* Prompt: Print the listing below from its opening line through the line holding "that faces -Y.", both ends included.

* Source data:
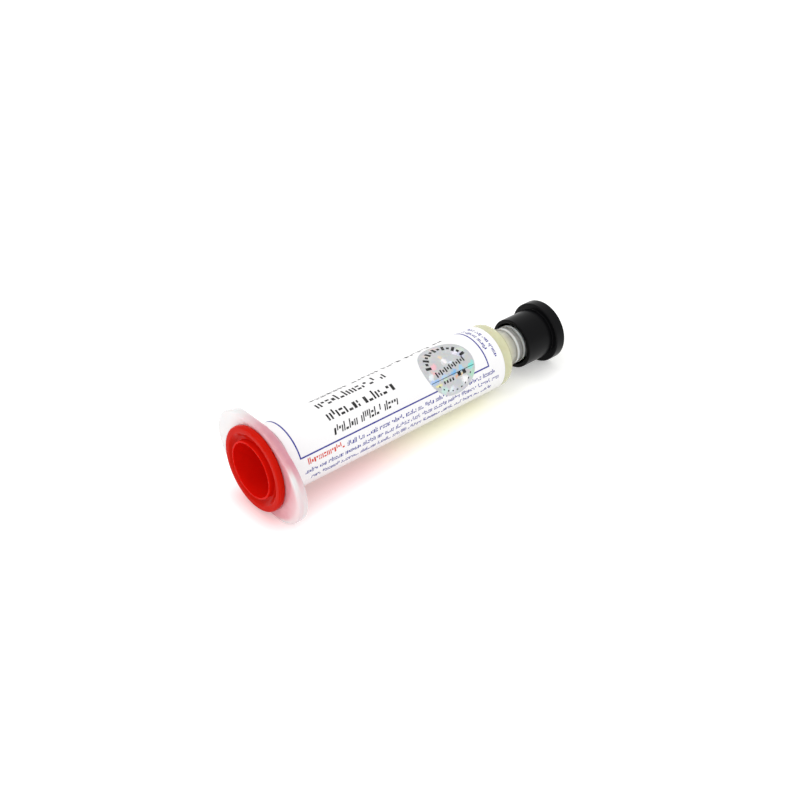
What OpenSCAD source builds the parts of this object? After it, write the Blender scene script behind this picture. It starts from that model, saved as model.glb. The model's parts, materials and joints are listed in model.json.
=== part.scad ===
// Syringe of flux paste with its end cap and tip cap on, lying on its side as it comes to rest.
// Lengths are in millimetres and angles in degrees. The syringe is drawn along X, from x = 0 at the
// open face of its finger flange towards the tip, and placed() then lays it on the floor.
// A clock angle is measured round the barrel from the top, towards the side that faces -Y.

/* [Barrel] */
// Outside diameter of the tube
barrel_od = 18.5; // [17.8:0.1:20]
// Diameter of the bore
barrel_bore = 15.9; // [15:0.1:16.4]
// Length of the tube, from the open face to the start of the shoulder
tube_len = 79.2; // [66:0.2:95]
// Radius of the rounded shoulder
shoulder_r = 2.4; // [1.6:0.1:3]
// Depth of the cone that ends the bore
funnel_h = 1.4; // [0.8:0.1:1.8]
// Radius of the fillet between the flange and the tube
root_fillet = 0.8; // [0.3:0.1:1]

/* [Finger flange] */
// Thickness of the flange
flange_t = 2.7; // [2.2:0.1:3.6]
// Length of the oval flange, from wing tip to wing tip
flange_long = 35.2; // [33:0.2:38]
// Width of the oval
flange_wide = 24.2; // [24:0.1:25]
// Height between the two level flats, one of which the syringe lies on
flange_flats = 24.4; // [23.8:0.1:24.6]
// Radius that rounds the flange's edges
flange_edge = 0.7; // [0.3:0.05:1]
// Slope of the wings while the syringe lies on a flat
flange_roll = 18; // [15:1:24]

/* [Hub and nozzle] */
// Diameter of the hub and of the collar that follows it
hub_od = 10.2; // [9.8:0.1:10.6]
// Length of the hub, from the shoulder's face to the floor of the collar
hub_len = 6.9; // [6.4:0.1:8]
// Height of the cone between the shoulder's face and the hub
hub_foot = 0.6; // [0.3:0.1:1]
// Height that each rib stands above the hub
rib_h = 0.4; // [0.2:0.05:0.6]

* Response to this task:
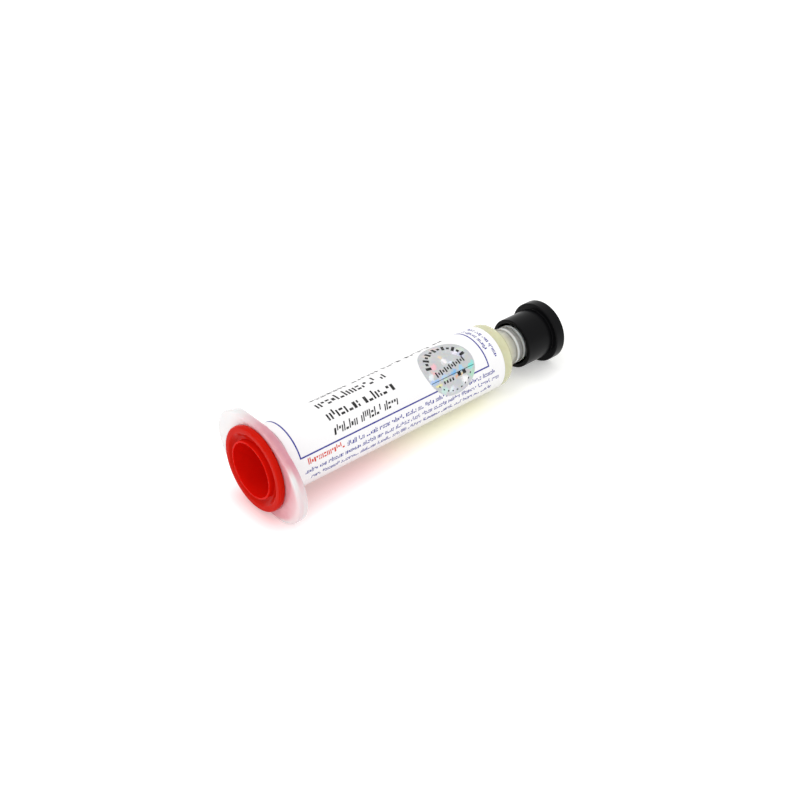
What OpenSCAD source builds the parts of this object? After it, write the Blender scene script behind this picture. It starts from that model, saved as model.glb. The model's parts, materials and joints are listed in model.json.
=== part.scad ===
// Syringe of flux paste with its end cap and tip cap on, lying on its side as it comes to rest.
// Lengths are in millimetres and angles in degrees. The syringe is drawn along X, from x = 0 at the
// open face of its finger flange towards the tip, and placed() then lays it on the floor.
// A clock angle is measured round the barrel from the top, towards the side that faces -Y.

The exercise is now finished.